The more radical suggestions are to combine that with a big program of taxing wealth to pay for it. That’s not something that we’ve really done since the Golden Age of Capitalism. But it’s really really critical because wealth inequality is so high. We also need to think about the banks and how we properly regulate the financial system so that you know it is not directing a bunch of money into activities that we don’t want to happen. 

All of that as well as things like a four-day week. With all of that you start getting towards a situation that is much, much more radical than just a big stimulus program.

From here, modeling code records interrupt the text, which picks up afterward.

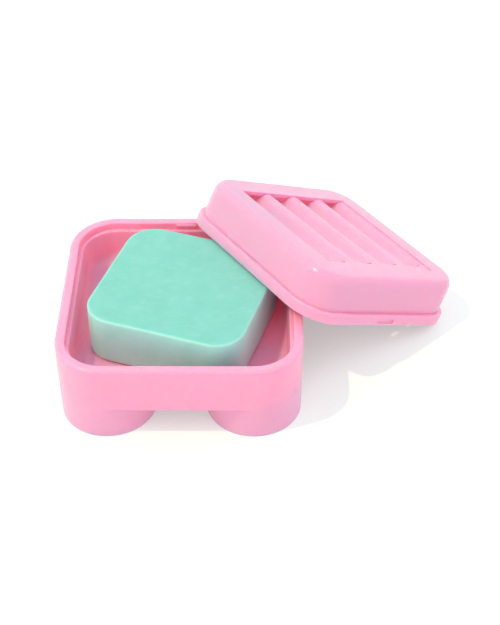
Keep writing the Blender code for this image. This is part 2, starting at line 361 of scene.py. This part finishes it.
# Box: a square tray on four round corner feet, open under each side between two feet
box = dict(
    width=90.0, corner=17.9,
    rimHeight=32.8, skirtLift=13.5,    # both above the worktop
    rimOuterEdge=1.1, rimInnerEdge=0.9, rimInnerDrop=0.5, skirtEdge=0.5, skirtWall=2.4,
    rimLand=3.5, seatDepth=3.0, seatWidth=1.4, seatEdge=0.8,    # the seat carries the closed lid
    trayFloor=16.5, trayFillet=5.0, trayDraft=0.6, floorWall=2.0,
    footDraft=0.1, footFlush=0.01, footEdge=0.4, footWall=2.4,
    footSeam=0.2,    # how far below the skirt a foot's draft ends
    beadLength=8.0, beadHeight=1.4, beadProud=0.6, beadBelowRim=1.4, beadEdge=0.4,
    bite=0.4,        # how far an added form runs into what carries it
    cornerSteps=40, edgeSteps=8, sweepSteps=20, footSteps=144, sharpAngle=32,
)


# Tray, rim, ledge and outer wall as one profile
def boxStations():
    b = box
    seat = b["rimHeight"] - b["seatDepth"]
    trayTop = b["rimLand"] + b["seatWidth"]
    trayFoot = trayTop + b["trayDraft"]
    stations = arc(trayFoot + b["trayFillet"], b["trayFloor"] + b["trayFillet"], b["trayFillet"],
                   270, 180, b["sweepSteps"])
    stations += arc(trayTop - b["seatEdge"], seat - b["seatEdge"], b["seatEdge"],
                    0, 90, b["edgeSteps"])
    stations.append((b["rimLand"], seat))
    stations += arc(b["rimLand"] - b["rimInnerEdge"], b["rimHeight"] - b["rimInnerDrop"],
                    b["rimInnerEdge"], 0, 90, b["edgeSteps"], up=b["rimInnerDrop"])
    stations += arc(b["rimOuterEdge"], b["rimHeight"] - b["rimOuterEdge"], b["rimOuterEdge"],
                    90, 180, b["edgeSteps"])
    stations += arc(b["skirtEdge"], b["skirtLift"] + b["skirtEdge"], b["skirtEdge"],
                    180, 270, b["edgeSteps"])
    stations.append((b["skirtWall"], b["skirtLift"]))
    stations.append((b["skirtWall"], b["trayFloor"] - b["floorWall"]))
    return stations


# A foot opens downwards and runs up into the tray's floor
def footProfile():
    b = box
    outer = b["corner"] - b["footFlush"]
    low = outer - b["footDraft"]
    bore = low - b["footWall"]
    top = b["trayFloor"] - b["floorWall"] + b["bite"]
    profile = [(bore, top), (bore, 0)]
    profile += arc(low - b["footEdge"], b["footEdge"], b["footEdge"], 270, 360, b["edgeSteps"])
    profile.append((outer, b["skirtLift"] - b["footSeam"]))
    profile.append((outer, top))
    return profile


def makeBox(material):
    b = box
    rings = roundedRings(b["width"], b["width"], b["corner"], boxStations(), b["cornerSteps"])
    tray = loft("tray", rings)
    foot = turned("foot", footProfile(), b["footSteps"])
    bead = softBar("snap bead", b["beadLength"], b["beadProud"] + b["bite"], b["beadHeight"],
                   b["beadEdge"], b["edgeSteps"])
    reach = b["width"] / 2 - b["corner"]
    recess = b["width"] / 2 - b["rimLand"]
    beadY = recess + (b["bite"] - b["beadProud"]) / 2
    beadZ = b["rimHeight"] - b["beadBelowRim"]
    tools = [(foot, (x * reach, y * reach, 0), "UNION") for x in (-1, 1) for y in (-1, 1)]
    tools += [(bead, (0, y * beadY, beadZ), "UNION") for y in (-1, 1)]
    mesh = worked("box_moulding", tray, tools)
    place = Matrix.Translation(boxMiddle)
    setPiece("box_moulding", mesh, place, material, "box", "box", b["sharpAngle"])


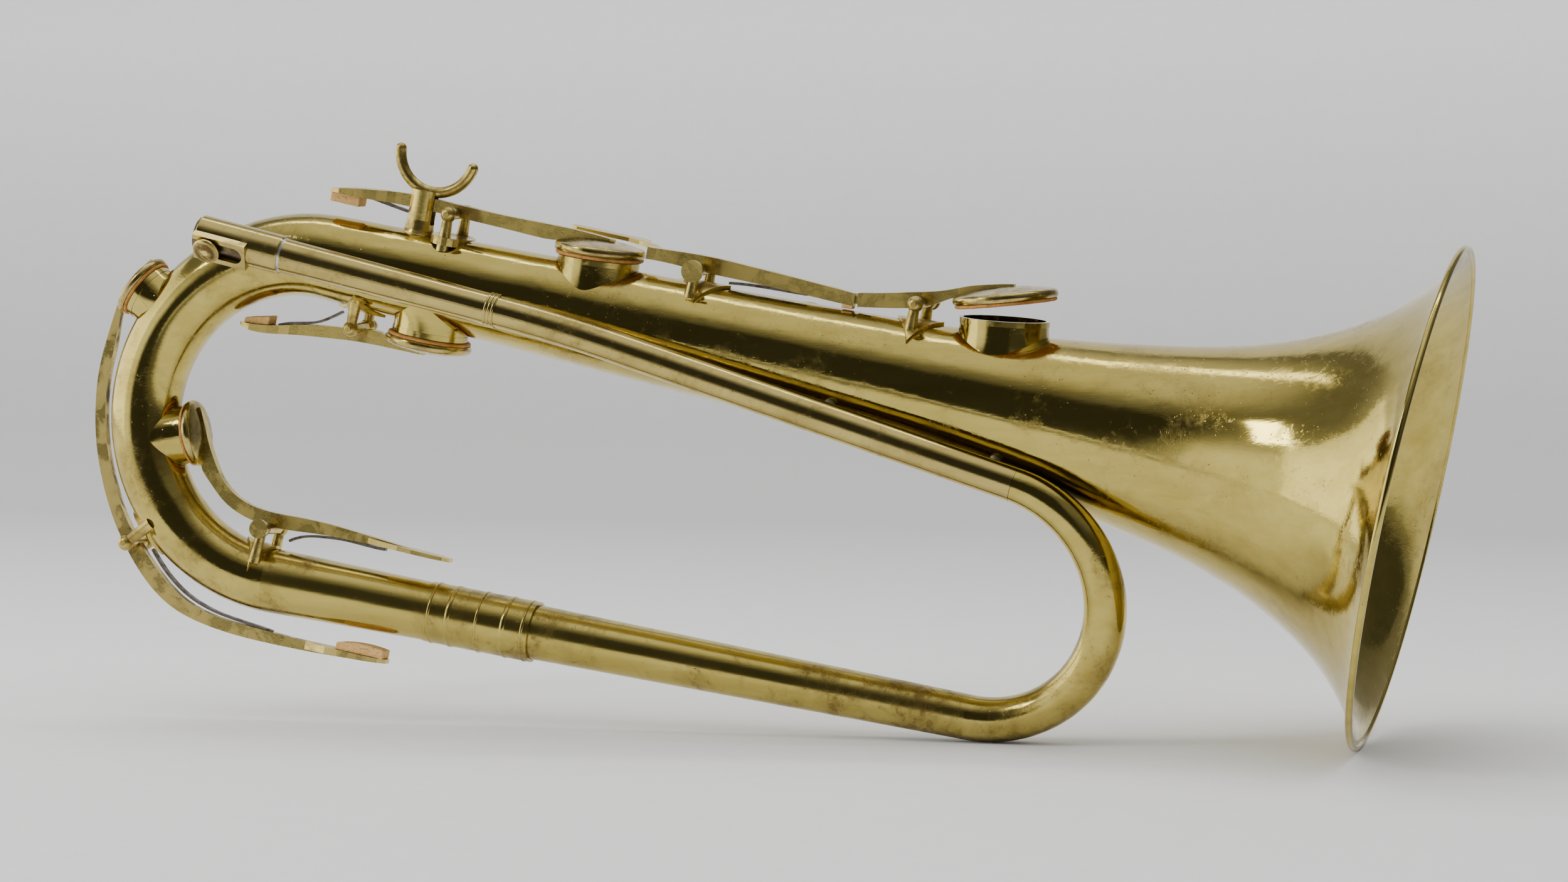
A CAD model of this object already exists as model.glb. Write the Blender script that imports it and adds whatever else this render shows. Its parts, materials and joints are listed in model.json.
import bpy
import json
import math
import numpy
from mathutils import Matrix, Vector, noise


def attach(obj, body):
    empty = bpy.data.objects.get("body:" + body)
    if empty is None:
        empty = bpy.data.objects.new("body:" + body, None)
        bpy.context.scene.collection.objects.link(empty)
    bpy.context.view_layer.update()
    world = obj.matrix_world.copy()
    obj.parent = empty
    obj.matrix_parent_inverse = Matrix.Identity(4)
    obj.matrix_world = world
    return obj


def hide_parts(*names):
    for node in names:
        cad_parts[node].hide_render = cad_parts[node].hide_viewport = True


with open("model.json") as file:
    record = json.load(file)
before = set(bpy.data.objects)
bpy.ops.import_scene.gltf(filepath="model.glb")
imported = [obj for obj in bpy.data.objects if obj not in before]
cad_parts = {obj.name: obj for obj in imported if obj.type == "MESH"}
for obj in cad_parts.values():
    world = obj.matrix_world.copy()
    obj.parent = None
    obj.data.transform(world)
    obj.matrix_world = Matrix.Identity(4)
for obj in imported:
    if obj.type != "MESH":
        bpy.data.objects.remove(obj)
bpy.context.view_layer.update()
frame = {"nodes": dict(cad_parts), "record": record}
NODES = frame["nodes"]
SLOTS = {part["node"]: part["material_slot"] for part in frame["record"]["subparts"]}
BODY_OF = {node: body for body, nodes in frame["record"]["behaviour"]["bodies"].items()
           for node in nodes}
MM = 0.001

# The part's own design frame: X along the bell axis towards the mouth, mouth plane at X = 0.
REST_TILT = math.radians(11.82)
REST_SHIFT = Vector((202.169, 0.0, 75.1127)) * MM
REST = Matrix.Translation(REST_SHIFT) @ Matrix.Rotation(REST_TILT, 4, "Y")


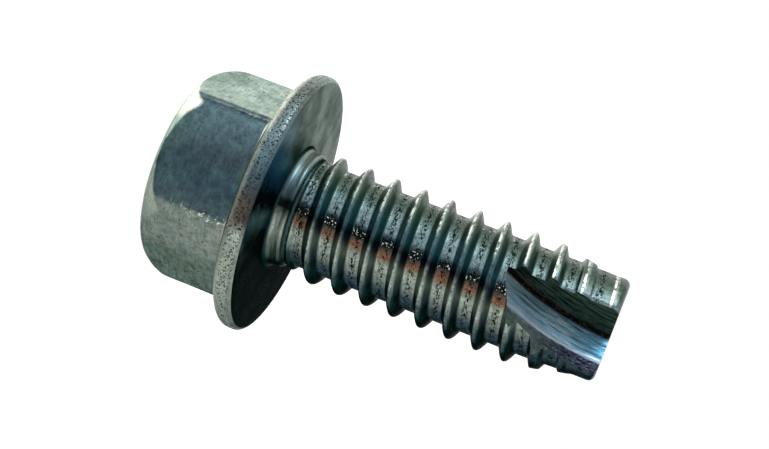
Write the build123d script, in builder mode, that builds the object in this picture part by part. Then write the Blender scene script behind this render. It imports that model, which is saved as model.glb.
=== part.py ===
"""Hex washer head thread cutting screw, one piece of zinc plated carbon steel.

The screw stands on its head: the origin is the centre of the head's top face,
and +Z runs along the shank to the blunt, fluted tip. Millimetres throughout.
"""

import os
from math import cos, radians, sin, tan

from build123d import *

os.makedirs("parts", exist_ok=True)

# Head, a hexagon with one flat facing -Y
across_flats = 14.15
head_height = 8.6  # top face to bearing face, flange included
corner_radius = 0.9  # rounding of the six upright edges
crown_top_diameter = 12.2  # flat circle on top of the head
crown_depth = 2.9  # how far down the rounded crown reaches
crown_steps = (0, 30, 60, 90)  # degrees round the crown's quarter ellipse, a cone between each two

# Flange, forged in one with the head
flange_diameter = 19.5
flange_rim = 1.5  # height of the rim
flange_round = 0.95  # rounding of the rim on the side of the hexagon
flange_steps = (0, 30, 60, 90)  # degrees round that rounding, a cone between each two
flange_lip = 0.35  # bevel of the rim beside the bearing face
flange_slope = 7.0  # fall of the flange's top towards the rim, degrees

# Neck, the blank left without a thread
neck_step = 0.4  # neck inside the crests of the thread
neck_length = 1.3
neck_bevel = 0.5  # into the bearing face
neck_taper = 1.4  # length of the cone from the neck down to the root

# Shank and thread: right hand, rolled, with wide flat roots
shank_length = 24.65  # bearing face to tip
thread_diameter = 9.4  # over the crests
thread_depth = 0.86  # crest to root
pitch = 2.1167  # 12 threads per inch
crest_land = 0.12  # flat on the ridge
flank_angle = 58.0  # between the two flanks of a ridge
first_crest = 1.42  # height over the bearing face at which a crest crosses +X
runout_start = 1.0  # over the bearing face, where the ridge begins to grow from the root
runout_length = 1.6  # up to the first full ridge

# Tip
tip_step = 0.28  # tip's edge inside the root
lead_length = 5.7  # taper over the last threads
tip_bevel = 0.35

# Cutting flute: one square notch, as a disc cutter leaves it, with its floor hollow along the screw
floor_turn = -116.4  # direction that the floor faces, degrees from +X
floor_depth = 3.6  # deepest line of the floor below the tip's edge
face_depth = 3.28  # cutting face inside the tip's edge
cutter_radius = 13.25
cutter_overhang = 1.27  # middle of the cutter beyond the tip

# Allowances of the cutting and joining shapes
sunk = 0.3  # depth that a joined shape goes into the core
spare = 1.0  # distance that a cutting shape passes the surface

# Worked out from the sizes above
tip_z = head_height + shank_length
flange_top_z = head_height - flange_rim
corner_reach = across_flats / 2 / cos(radians(30))
crown_reach = crown_top_diameter / 2
flange_reach = flange_diameter / 2
flange_fall = tan(radians(flange_slope))
round_centre_reach = flange_reach - flange_round
round_centre_z = flange_top_z + flange_round * (1 / cos(radians(flange_slope)) - flange_fall)
hub_z = flange_top_z - flange_reach * flange_fall
crest_reach = thread_diameter / 2
root_reach = crest_reach - thread_depth
neck_reach = crest_reach - neck_step
neck_end_z = head_height + neck_length
tip_reach = root_reach - tip_step
floor_height = tip_reach - floor_depth
face_height = tip_reach - face_depth
cutter_reach = floor_height + cutter_radius
outer_reach = crest_reach + spare
buried_reach = root_reach - sunk
thread_start_z = head_height + first_crest - pitch
thread_length = shank_length + pitch + spare
ridge_height = crest_reach - buried_reach
ridge_half = crest_land / 2 + ridge_height * tan(radians(flank_angle / 2))
lead_growth = (crest_reach - tip_reach) / lead_length
runout_growth = (crest_reach - buried_reach) / runout_length
runout_start_z = head_height + runout_start

# Points of the crown and of the rounded rim, from the axis outwards and from the rim inwards
crown_points = []
for step in crown_steps:
    crown_out = (corner_reach - crown_reach) * sin(radians(step))
    crown_points.append((crown_reach + crown_out, crown_depth * (1 - cos(radians(step)))))
rim_points = []
for step in flange_steps:
    turn = radians(step * (90 - flange_slope) / 90)
    rim_points.append((round_centre_reach + flange_round * cos(turn), round_centre_z - flange_round * sin(turn)))

# Head: hexagon with its rounded crown, flange with its rounded rim, and neck
with BuildPart() as head:
    with BuildSketch():
        RegularPolygon(across_flats / 2, 6, major_radius=False)
        fillet(vertices(), corner_radius)
    extrude(amount=flange_top_z)
    with BuildSketch(Plane.XZ):
        with BuildLine():
            crown = Polyline(crown_points)
            Polyline(crown @ 1, (corner_reach, head_height), (0, head_height), (0, 0), crown @ 0)
        make_face()
    revolve(axis=Axis.Z, mode=Mode.INTERSECT)
    with BuildSketch(Plane.XZ):
        with BuildLine():
            inside = Line((0, hub_z), (0, neck_end_z + neck_taper))
            taper = Polyline(inside @ 1, (buried_reach, neck_end_z + neck_taper), (neck_reach, neck_end_z))
            neck = Line(taper @ 1, (neck_reach, head_height))
            bearing = Line(neck @ 1, (flange_reach, head_height))
            rim = Polyline(bearing @ 1, *rim_points)
            Line(rim @ 1, inside @ 0)
        make_face()
        chamfer(vertices().sort_by_distance(bearing @ 0)[0], neck_bevel)
        chamfer(vertices().sort_by_distance(bearing @ 1)[0], flange_lip)
    revolve(axis=Axis.Z)

# Flute cutter: a disc with one side in the cutting face
face_normal = Vector(1, 0, 0).rotate(Axis.Z, floor_turn + 90)
cutter_side = Vector(cutter_reach, 0, tip_z + cutter_overhang).rotate(Axis.Z, floor_turn)
with BuildPart() as flute_cutter:
    with BuildSketch(Plane(origin=cutter_side + face_normal * face_height, z_dir=face_normal)):
        Circle(cutter_radius)
    extrude(amount=2 * outer_reach)

with BuildPart() as screw:
    # Ridge of the thread, swept along its helix from inside the head past the tip
    with BuildLine():
        thread_line = Helix(
            pitch=pitch,
            height=thread_length,
            radius=buried_reach,
            center=(0, 0, thread_start_z),
        )
    with BuildSketch(Plane(origin=thread_line @ 0, x_dir=(1, 0, 0), z_dir=thread_line % 0)):
        with BuildLine():
            Polyline(
                (0, -ridge_half),
                (ridge_height, -crest_land / 2),
                (ridge_height, crest_land / 2),
                (0, ridge_half),
                close=True,
            )
        make_face()
    sweep(path=thread_line, is_frenet=True)

    # Core, longer than the ridge at both ends
    with BuildSketch(Plane.XY.offset(thread_start_z - pitch)):
        Circle(root_reach)
    extrude(amount=thread_length + 2 * pitch)

    # Envelope: run-out at the neck, lead taper and rounded tip
    with BuildSketch(Plane.XZ):
        with BuildLine():
            base = Polyline((0, head_height), (buried_reach, head_height), (buried_reach, runout_start_z))
            runout_end_z = runout_start_z + (outer_reach - buried_reach) / runout_growth
            runout = Line(base @ 1, (outer_reach, runout_end_z))
            lead_start_z = tip_z - (outer_reach - tip_reach) / lead_growth
            clear = Line(runout @ 1, (outer_reach, lead_start_z))
            lead = Line(clear @ 1, (tip_reach, tip_z))
            Polyline(lead @ 1, (0, tip_z), (0, head_height))
        make_face()
        chamfer(vertices().sort_by_distance(lead @ 1)[0], tip_bevel)
    revolve(axis=Axis.Z, mode=Mode.INTERSECT)

    add(flute_cutter.part, mode=Mode.SUBTRACT)
    add(head.part)

screw.part.label = "screw"
export_step(screw.part, "parts/screw.step")
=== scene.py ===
from math import atan2, cos, hypot, pi, radians, sin, sqrt, tan

import bmesh
import bpy
from mathutils import Matrix, Vector, noise


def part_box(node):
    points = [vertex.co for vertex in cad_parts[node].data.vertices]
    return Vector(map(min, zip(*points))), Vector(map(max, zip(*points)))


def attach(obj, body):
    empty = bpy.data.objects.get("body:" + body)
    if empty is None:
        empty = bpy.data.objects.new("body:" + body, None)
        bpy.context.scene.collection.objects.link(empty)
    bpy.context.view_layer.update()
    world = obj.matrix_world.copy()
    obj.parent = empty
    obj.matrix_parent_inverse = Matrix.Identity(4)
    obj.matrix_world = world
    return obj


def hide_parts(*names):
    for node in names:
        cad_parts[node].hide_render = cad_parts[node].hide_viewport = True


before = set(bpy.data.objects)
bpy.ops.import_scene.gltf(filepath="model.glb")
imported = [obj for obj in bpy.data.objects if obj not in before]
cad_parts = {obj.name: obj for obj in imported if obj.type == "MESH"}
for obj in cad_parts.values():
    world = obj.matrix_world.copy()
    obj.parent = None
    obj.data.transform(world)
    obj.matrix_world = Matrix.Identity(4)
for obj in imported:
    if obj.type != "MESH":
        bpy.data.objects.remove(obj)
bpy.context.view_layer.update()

print("frame loaded")

# The screw is modelled in millimetres and scaled to the frame's metres at the end.
mm = 1000
lowCorner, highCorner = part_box("screw")
tipZ = highCorner.z * mm
flangeReach = -lowCorner.x * mm - 0.01  # a little inside the facets of the solid
photoSide = -86.83  # degrees from +X round to the side that the photo shows


headShape = {
    "acrossFlats": 14.15,
    "cornerRound": 0.9,
    "crownTop": 6.1,  # radius of the flat on top
    "crownDepth": 2.9,
    "topRings": (0, 1.2, 2.4, 3.6, 4.8, 5.6),  # rings of faces: their radii on the flat top
    "sideRings": 14,
    "sideGap": 0.6,  # between the last of these and the foot of the hexagon
    "edgeSoftness": 0.1,  # where the crown runs into a flat
    "bearingZ": 8.6,
    "rimHeight": 1.5,
    "rimRound": 0.95,
    "lipRound": 0.42,
    "flangeSlope": 7.0,  # degrees
    "footRound": 0.3,  # hexagon into flange
    "slopeRings": (8.55, 8.75),
    "rimSegments": 10,
    "lipSegments": 5,
    "bearingRings": 12,
    "filletSegments": 6,
    "neckRadius": 4.3,
    "neckFillet": 0.5,
    "neckEndZ": 9.15,
    "steps": 240,  # once round
    "unevenness": 0.02,
    "evenNearBearing": 0.3,  # the bearing face, its edge and the neck stay true
    "wavesPerMm": (0.45, 1.6),
    "rimFrom": (8.6, 7.2),  # reach and height from which the rim's own finish begins
}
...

It would massively rebalance power in society away from the people who own this stuff and towards people who work for a living.

If you had a four-day week, if you had proper investment that meant that your rent went down, transport costs went down, you were guaranteed a good job with a good wage, then people are much better able to organize and to demand more of that of their governments. 

Historically, that’s often been why governments have been reluctant to do stuff like this even if it would make the economy work better. It’s because it takes power away from the people that they’re supposed to be supporting. So a Green New Deal could potentially be a really significant stepping block on the road to a more democratic, socialized economy.